Church group cookbooks were a common occurrence in Canadian towns and villages from the 1950s through the end of the 1970s. They were a very common fundraiser. They seemed to die off after that for some reason.

You could always be sure that the recipes contained were the best of the best from the ladies of the congregation. If there was ever anything that you LOVED at a church social the recipe probably appeared in their cookbook. The ladies were rightly proud of their successes.

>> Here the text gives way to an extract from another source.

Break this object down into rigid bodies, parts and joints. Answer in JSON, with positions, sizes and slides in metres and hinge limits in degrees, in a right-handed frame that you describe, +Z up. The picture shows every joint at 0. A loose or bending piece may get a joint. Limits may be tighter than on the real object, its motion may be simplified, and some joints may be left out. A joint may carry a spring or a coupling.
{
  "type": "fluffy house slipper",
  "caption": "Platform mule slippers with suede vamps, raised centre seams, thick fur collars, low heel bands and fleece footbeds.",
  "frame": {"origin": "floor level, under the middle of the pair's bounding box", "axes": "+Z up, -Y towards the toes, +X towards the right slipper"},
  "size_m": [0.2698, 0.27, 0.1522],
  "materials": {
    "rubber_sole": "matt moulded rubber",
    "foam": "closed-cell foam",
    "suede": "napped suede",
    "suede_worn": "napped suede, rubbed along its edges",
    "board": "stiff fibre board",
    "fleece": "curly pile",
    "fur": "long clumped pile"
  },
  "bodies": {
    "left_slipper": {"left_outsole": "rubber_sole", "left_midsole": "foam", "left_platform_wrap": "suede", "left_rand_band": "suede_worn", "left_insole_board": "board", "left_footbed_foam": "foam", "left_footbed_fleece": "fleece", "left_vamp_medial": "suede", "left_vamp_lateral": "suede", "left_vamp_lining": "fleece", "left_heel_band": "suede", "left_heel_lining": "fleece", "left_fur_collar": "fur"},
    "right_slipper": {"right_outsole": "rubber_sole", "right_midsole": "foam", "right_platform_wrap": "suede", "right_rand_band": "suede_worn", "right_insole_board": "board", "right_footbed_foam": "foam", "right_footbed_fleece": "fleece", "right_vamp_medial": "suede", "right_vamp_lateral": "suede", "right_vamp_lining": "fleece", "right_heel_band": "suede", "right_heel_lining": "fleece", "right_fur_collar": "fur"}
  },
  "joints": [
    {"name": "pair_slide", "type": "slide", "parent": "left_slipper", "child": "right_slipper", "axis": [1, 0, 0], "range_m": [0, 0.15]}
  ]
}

This recipe is absolutely no exception. I have to admit, with no pride on my part, that this is possibly the best cranberry loaf I’ve ever eaten. The orange and sugar topping temper the cranberries and turn this loaf into something quite wonderful. Church ladies – gotta love their cooking. My additions? The cranberries on the top and the brown sugar. That's it.

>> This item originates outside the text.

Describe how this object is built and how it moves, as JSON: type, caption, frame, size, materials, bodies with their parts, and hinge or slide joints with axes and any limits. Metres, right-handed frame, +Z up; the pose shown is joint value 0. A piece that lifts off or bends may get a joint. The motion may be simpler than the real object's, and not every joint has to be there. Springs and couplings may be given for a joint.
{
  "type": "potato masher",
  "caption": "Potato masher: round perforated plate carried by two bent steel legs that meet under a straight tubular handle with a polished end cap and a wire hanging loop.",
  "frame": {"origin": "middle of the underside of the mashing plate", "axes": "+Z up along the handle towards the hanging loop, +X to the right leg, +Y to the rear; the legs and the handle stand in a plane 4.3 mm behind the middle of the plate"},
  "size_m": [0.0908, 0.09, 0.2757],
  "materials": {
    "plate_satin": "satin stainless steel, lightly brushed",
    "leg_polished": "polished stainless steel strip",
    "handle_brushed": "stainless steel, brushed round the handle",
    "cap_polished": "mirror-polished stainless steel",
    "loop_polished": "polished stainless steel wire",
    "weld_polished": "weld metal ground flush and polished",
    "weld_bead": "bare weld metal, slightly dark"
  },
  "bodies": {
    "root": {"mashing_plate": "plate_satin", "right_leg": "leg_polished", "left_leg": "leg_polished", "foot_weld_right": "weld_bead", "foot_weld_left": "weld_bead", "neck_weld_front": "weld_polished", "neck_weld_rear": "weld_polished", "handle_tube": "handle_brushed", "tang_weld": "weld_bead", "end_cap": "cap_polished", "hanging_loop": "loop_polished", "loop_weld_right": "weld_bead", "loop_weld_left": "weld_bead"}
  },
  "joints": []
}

I found the following in the back of that same cookbook. Times were different then, obviously.

How to Preserve a Husband
Be careful in your selection. Do not choose too young, and take only such as have been reared in a good moral atmosphere. Some insist in keeping them in pickle, while others keeping them in hot water. This only makes them sour, hard and sometimes bitter. Even poor varieties may be made sweet, tender and good by garnishing them with patience, well sweetened with smiles and flavoured with kisses to taste; then wrap them in a mantle of charity, keep warm with a steady fire of domestic devotion, and serve with peaches and cream. Thus preserved they will keep for years.

Thoughts on marriage may have changed, but good food is good food, regardless of recipe age. This one’s really a winner.

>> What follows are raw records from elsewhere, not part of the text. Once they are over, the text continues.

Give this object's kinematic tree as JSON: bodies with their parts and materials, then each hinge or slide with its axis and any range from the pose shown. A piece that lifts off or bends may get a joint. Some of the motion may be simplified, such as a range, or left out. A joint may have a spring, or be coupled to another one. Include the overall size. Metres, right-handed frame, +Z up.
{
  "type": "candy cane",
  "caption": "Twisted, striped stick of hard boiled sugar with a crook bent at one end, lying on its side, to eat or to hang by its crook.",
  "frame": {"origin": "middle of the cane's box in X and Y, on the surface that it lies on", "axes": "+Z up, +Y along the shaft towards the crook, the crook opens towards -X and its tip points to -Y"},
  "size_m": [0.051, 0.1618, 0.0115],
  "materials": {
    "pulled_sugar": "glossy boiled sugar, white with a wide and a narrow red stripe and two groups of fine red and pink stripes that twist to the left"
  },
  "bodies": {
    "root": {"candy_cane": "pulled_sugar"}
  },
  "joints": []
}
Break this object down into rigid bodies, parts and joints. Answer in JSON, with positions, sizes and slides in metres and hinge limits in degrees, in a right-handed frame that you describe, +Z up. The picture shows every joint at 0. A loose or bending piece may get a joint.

This rose perfectly, and no cracking!
Church Social Cranberry Loaf
Prep: 15 min  |  Bake: 1 hour  | Yield 1 loaf
1/4 cup butter, room temperature
1 cup sugar
1 egg
3/4 cup orange juice (about 2 oranges)
grated rind of 1 orange
2 cups flour
1/2 tsp salt
1/2 tsp cinnamon
1/2 tsp baking soda
1-1/2 tsp baking powder
1-1/2 cups cranberries, chopped plus some whole ones for decoration
2 tbsp brown sugar

Preheat the oven to 350°F.

Cream together the butter and sugar. Beat in the egg. Then add the orange juice and rind. Beat again until well mixed.

Stir together the flour, salt, cinnamon, salt, baking soda and powder. Add into the sugar/orange mixture in two batches with the mixer set on low. 

Coarsely chop the cranberries in a food processor. Then fold them into the batter.

Spoon the batter into a greased and floured 5x9 loaf pan. Press the cranberries into the dough in a straight line down the top.

Sprinkle the top with the sugar and lightly press into the top.

Bake for 1 hour, or until a toothpick inserted into the centre comes out clean.